____ INFORMATION SUPPLIED

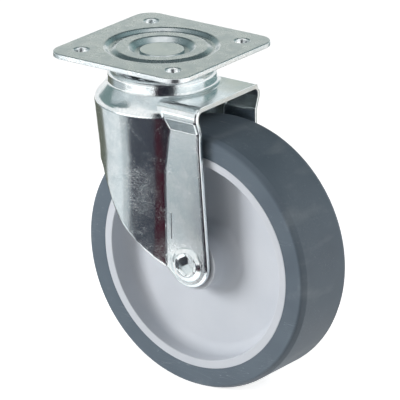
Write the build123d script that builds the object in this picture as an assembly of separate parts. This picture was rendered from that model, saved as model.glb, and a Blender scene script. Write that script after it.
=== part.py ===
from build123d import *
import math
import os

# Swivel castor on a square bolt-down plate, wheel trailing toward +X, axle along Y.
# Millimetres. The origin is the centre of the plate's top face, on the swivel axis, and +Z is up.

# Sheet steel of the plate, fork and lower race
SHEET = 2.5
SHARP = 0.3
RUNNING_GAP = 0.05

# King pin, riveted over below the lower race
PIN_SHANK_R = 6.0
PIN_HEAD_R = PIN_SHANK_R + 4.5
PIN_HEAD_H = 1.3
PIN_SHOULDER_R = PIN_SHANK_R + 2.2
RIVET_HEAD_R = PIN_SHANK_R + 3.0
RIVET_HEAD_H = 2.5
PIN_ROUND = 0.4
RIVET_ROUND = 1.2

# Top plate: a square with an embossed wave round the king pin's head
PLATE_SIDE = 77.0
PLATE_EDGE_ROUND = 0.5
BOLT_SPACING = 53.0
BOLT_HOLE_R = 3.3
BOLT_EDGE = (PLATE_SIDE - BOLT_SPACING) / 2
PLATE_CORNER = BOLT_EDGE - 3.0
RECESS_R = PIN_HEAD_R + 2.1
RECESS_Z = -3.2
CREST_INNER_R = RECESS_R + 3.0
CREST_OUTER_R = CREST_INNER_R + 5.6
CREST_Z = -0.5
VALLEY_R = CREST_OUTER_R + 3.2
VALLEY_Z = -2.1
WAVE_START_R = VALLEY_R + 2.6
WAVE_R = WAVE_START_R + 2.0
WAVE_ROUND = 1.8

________

DIRECTIVE: Quote exactly the opening line of the material above and every line after it, up to and including the line that contains "RIVET_ROUND = 1.2".

EXERCISE RESPONSE:
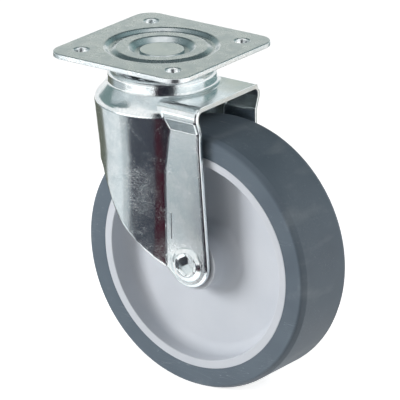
Write the build123d script that builds the object in this picture as an assembly of separate parts. This picture was rendered from that model, saved as model.glb, and a Blender scene script. Write that script after it.
=== part.py ===
from build123d import *
import math
import os

# Swivel castor on a square bolt-down plate, wheel trailing toward +X, axle along Y.
# Millimetres. The origin is the centre of the plate's top face, on the swivel axis, and +Z is up.

# Sheet steel of the plate, fork and lower race
SHEET = 2.5
SHARP = 0.3
RUNNING_GAP = 0.05

# King pin, riveted over below the lower race
PIN_SHANK_R = 6.0
PIN_HEAD_R = PIN_SHANK_R + 4.5
PIN_HEAD_H = 1.3
PIN_SHOULDER_R = PIN_SHANK_R + 2.2
RIVET_HEAD_R = PIN_SHANK_R + 3.0
RIVET_HEAD_H = 2.5
PIN_ROUND = 0.4
RIVET_ROUND = 1.2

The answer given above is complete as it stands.